Mais quel sera l’effet à plus long terme ?
Imaginons que demain le prix des Mercédès soit plafonné à 1,2x celui d’une Renault. Cette mesure est-elle susceptible de faire baisser le prix d’une Renault ? A offres de Renault et de Mercédès fixes, non.
Maintenant, suivant les raisonnements qui ont précédé, supposons que l’offre de Mercédès s’amenuise. Comme les Renault et les Mercédès sont des biens différents mais concurrents, il est logique que la demande se déverse sur les Renault, provoquant l’appréciation de leur prix.
Le marché immobilier de la location subira la même conséquence. Si le contrôle des logements chers n’a aucune raison de modifier l’offre de biens de moindre qualité, elle a toutes les raisons de raréfier l’offre à la location des logements supérieurs ou neufs. Cela déversera logiquement les demandeurs frustrés de biens supérieurs vers les logements à loyers moyens, provoquant ainsi la hausse de leurs loyers.
A long terme, les logements neufs de 2014 étant les anciens de 2034, même l’offre de logements à loyers moyens sera réduite.

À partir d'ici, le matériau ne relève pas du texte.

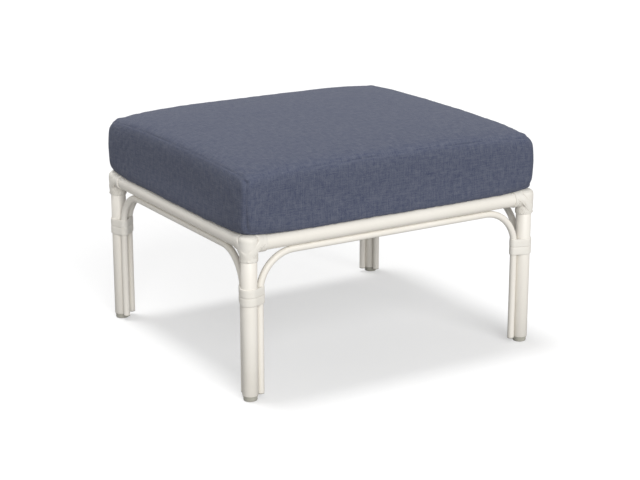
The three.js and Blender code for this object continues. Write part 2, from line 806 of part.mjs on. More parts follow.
function frameGroup() {
  const frame = new THREE.Group();
  const post = postGeometry();
  const cap = postCapGeometry();
  const glide = glideGeometry();
  const cornerBinding = cornerBindingGeometry();
  const midBinding = midBindingGeometry();
  for (const { name, x, y, turn } of CORNERS) {
    const leg = new THREE.Group();
    leg.position.set(x, y, 0);
    leg.rotation.z = turn;
    frame.add(leg);
    addMesh(leg, `post_${name}`, post, ivoryPaint());
    addMesh(leg, `post_cap_${name}`, cap, ivoryPaint());
    addMesh(leg, `glide_${name}`, glide, greyPlastic());
    addMesh(leg, `mid_binding_${name}`, midBinding, ivoryStrap());
    addMesh(leg, `corner_binding_${name}`, cornerBinding, ivoryStrap()).position.z = RAIL_Z;
  }
  const plug = plugGeometry();
  for (const side of SIDES) {
    const face = new THREE.Group();
    face.position.set(side.x, side.y, 0);
    face.rotation.z = side.turn;
    frame.add(face);
    addMesh(face, `rail_${side.name}`, railGeometry(side), ivoryPaint()).position.z = RAIL_Z;
    addMesh(face, `arch_${side.name}`, archGeometry(side), ivoryPaint());
    const foot = side.reach - POLE_OFFSET;
    addMesh(face, `arch_plug_${side.name}_1`, plug, ivoryPaint()).position.x = -foot;
    addMesh(face, `arch_plug_${side.name}_2`, plug, ivoryPaint()).position.x = foot;
  }
  const bar = barGeometry();
  const pitch = (2 * POST_X) / (BAR_COUNT + 1);
  for (let i = 1; i <= BAR_COUNT; i += 1) {
    addMesh(frame, `deck_bar_${i}`, bar, ivoryPaint()).position.x = i * pitch - POST_X;
  }
  return frame;
}

function cushionGroup() {
  const cushion = new THREE.Group();
  addMesh(cushion, 'cushion_cover', coverGeometry(), blueFabric());
  addMesh(cushion, 'foam_core', cushionGeometry(COVER_THICKNESS + FIT, true), paleFoam());
  addMesh(cushion, 'zip_tape', zipTapeGeometry(), blueTape());
  addMesh(cushion, 'zip_slider', sliderGeometry(), zincMetal());
  return cushion;
}

const footstool = new THREE.Group();
footstool.add(frameGroup(), cushionGroup());

export default footstool;
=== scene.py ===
"""Looks of an outdoor ottoman footstool: ivory painted tube, strap bindings, grey glides and a
slate blue box cushion. Metres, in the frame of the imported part: +Z up, X along the long side."""
import math

import bpy
import numpy as np
from mathutils import Matrix, Vector, noise
from mathutils.bvhtree import BVHTree


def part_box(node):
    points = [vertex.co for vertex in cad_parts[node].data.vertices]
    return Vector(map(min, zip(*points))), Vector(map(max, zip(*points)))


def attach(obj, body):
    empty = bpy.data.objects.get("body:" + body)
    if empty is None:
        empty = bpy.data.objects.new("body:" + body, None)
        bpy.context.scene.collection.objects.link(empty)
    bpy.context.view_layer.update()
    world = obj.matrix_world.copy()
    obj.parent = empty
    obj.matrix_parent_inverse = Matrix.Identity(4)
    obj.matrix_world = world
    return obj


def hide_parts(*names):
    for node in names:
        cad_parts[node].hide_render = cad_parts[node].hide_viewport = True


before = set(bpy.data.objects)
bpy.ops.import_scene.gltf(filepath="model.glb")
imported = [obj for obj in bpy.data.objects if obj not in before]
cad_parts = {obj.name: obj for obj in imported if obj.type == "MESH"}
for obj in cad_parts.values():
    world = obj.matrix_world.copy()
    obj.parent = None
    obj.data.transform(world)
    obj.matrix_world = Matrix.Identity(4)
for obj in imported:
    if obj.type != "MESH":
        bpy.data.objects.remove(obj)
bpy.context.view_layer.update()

CORNERS = ("front_left", "front_right", "back_right", "back_left")
SIDES = ("front", "right", "back", "left")
QUARTER_TURN = math.pi / 2
UP = Vector((0, 0, 1))
ORIGIN = Vector((0, 0, 0))
TINY = 1e-6

# Camera, at the photograph's viewing angle
IMAGE_WIDTH = 640
SENSOR_WIDTH = 36
FOCAL_PIXELS = 1712
CAMERA_PLACE = (-1.826, -2.993, 1.240)
CAMERA_YAW = 0.5497
CAMERA_PITCH = 0.2887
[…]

Apprécier la médiocrité ministérielle
Un des phénomènes fascinants de nos démocraties, c’est à quel point les citoyens sont convaincus de l’incompétence de leurs dirigeants. On pourrait y voir une preuve de lucidité, mais cela me convainc au contraire de leur immense naïveté. En effet, conclure la stupidité d’un ministre des effets pervers de sa politique, c’est partir du postulat de son dévouement sincère à l’intérêt général.
Personnellement, j’ai du mal à croire que Cécile Duflot soit aussi bête que ses propositions de lois. Tout au contraire, je crois que les gens qui verront leurs loyers baisser suite à l’application de la loi n’auront aucun problème à identifier le gouvernement comme la source de leur bénéfice. En revanche, ceux qui en subiront les effets pervers, immenses mais diffus et relativement différés, lui feront peu de reproches.
Alors saluons plutôt l’intelligence de notre ministre pour ce coup de maître.
Source :
Alston, Richard M & Kearl, J R & Vaughan, Michael B, 1992. "Is There a Consensus among Economists in the 1990′s?," American Economic Review, American Economic Association, vol. 82(2), pages 203-09, May.